BENTON, Maine (NEWS CENTER) -- An elementary school in central Maine shut off its drinking water Wednesday after a voluntary test showed high levels of lead in the school’s water supply.
MSAD 49 Superintendent Dean Baker said he found out around 9 a.m. Wednesday about the test results from the Kennebec Water District.
He said there were three sites in the school that showed high levels: a sink in the kitchen came in at the highest measure of 697 parts per billion. The action level, or “acceptable level,” according to the KWD is 20 ppb.
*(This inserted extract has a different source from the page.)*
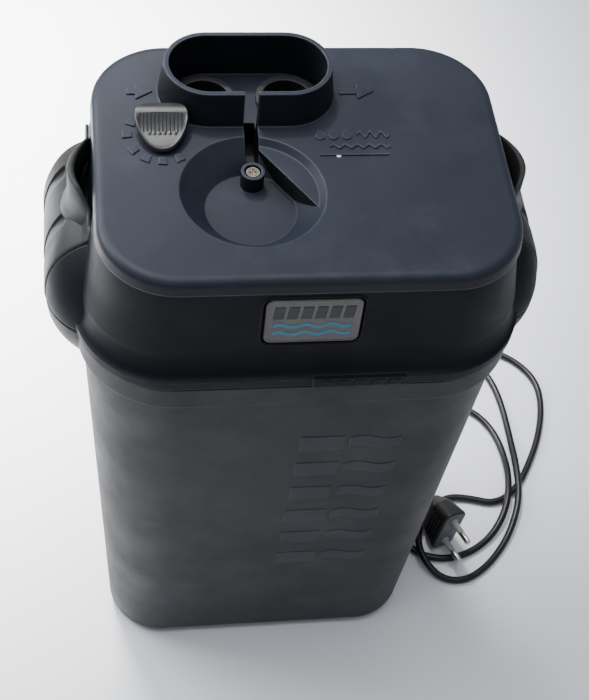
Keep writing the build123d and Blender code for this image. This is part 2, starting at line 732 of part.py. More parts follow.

Principal Brian Wedge said the sink is not often used as water to be boiled, but often to rinse or clean items
KWD general manager Jeffrey LaCasse said that the initial draw can sometimes show an extremely high level if water has been sitting idle in a brass fixture or a pipe with lead solder. He said the district plans to conduct further testing in the following days to determine the source of the lead leeching.
LaCasse said the water district offered this voluntary test to the school district out of interest to see what the school’s levels were in the wake of the Flint, Michigan news.
“We wanted to make sure everything was under control as soon as possible,” said LaCasse. “Some of the plumbing is 1957 vintage, some of the other is 1990.”
LaCasse said the building was built in 1957 and was renovated and had an addition put on in 1990, but that much of the original plumbing was kept.
The other two sites, in-classroom fountains, had 57 and 78 ppb, according to LaCasse.
“That opened our eyes pretty quickly,” said LaCasse.
Some parents in Benton are not worried.
“Any time you’re dealing with lead and children, it’s going to cause concern,” said Catherine Knox Turner. “I don’t think Fairfield is Flint, and I really do feel they will get to the bottom of it and it will be resolved.”
Poland Spring donated dozens of five-gallon jugs of water so the school could continue to hold classes and that students could stay hydrated.
“We’re very appreciative,” said Baker. “We’re going to replace anything that’s possibly questionable in order to have the highest standard of care that we can provide.”
Earlier this year, schools in Bangor and Yarmouth also found high levels of lead in their drinking water.
Baker and LaCasse said they still do not know exactly where the lead is coming from, whether inside the school or out, but both said they plan to conduct more tests Friday at the elementary, middle, and high schools to try to narrow down the cause.
Baker said in the future, they will now do extra tests in an effort to prevent finding high lead levels.
“The crisis will soon turn to planning and carrying out remedial measures. Those have already started, and they’ll continue until the problem is completely cleaned up.”
LaCasse said the tests only cost about $20, but are time-consuming.